Ist mit der Umsetzung des Vorkaufsrechts gemeint, dass ein Ausübungsbescheid zum Vor-kaufsrecht zugestellt wird, dann wurde seit dem 01.01.2020 ein Vorkaufsrechtsfall umgesetzt. Dabei handelt es sich um eine 183 m² große Teilfläche eines bebauten Flurstücks. Die Teil-fläche ist noch nicht in den Besitz der FHH übergegangen. In weiteren vier Fällen wurde Flä-chen angekauft, für welche die Voraussetzungen zur Ausübung eines Vorkaufsrechtes vorla-gen. Die Fälle betrafen jeweils kleinere unbebaute Teilflächen.
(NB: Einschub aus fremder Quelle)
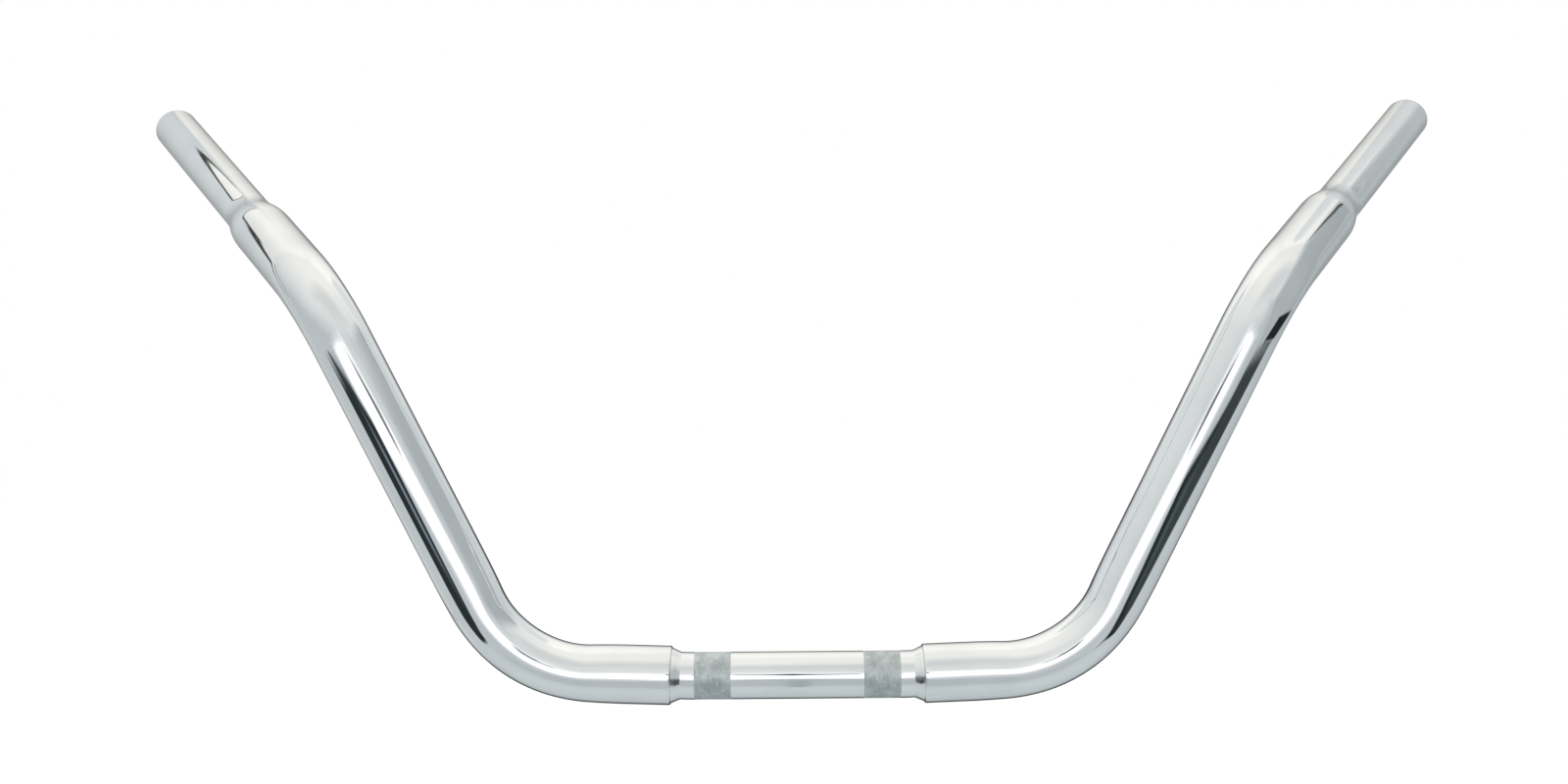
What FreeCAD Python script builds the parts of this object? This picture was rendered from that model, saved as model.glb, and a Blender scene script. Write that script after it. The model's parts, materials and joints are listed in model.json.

Insgesamt handelt es sich um eine erworbene Gesamtfläche von 59 m².

 

 

  1. Wie viele Grundstücke im betreffenden Gebiet (Moorfleeter Deich, Allermöher Deich, Schleusendamm, Neuengammer Hausdeich, Vorderdeich, Reitdeich, Ochsenwerder Norderdeich, Tatenberger Deich) entsprechen nicht den Anforderungen des § 6 Abs. 4 DeichO und wären im Falle eines Verkaufs vom Vorkaufsrecht betroffen?

 

Zu 5.:

Eine Erhebung über die Anzahl potentiell betroffener Flurstücke liegt nicht vor.

 

 

  1. In welcher Höhe stehen in den kommenden Jahren Haushaltsmittel für die Ausübung des Vorkaufsrechts zur Verfügung (ggf. aufgeschlüsselt nach Jahren)?

 

Zu 6.:

Der BUKEA stehen derzeit keine Haushaltsmittel für die kommenden Jahre zur Verfügung, da die Bürgerschaft noch keinen Haushalt beschlossen hat. Ein gesondertes Budget für die Nutzung von Vorkaufsrechten ist nicht vorgesehen.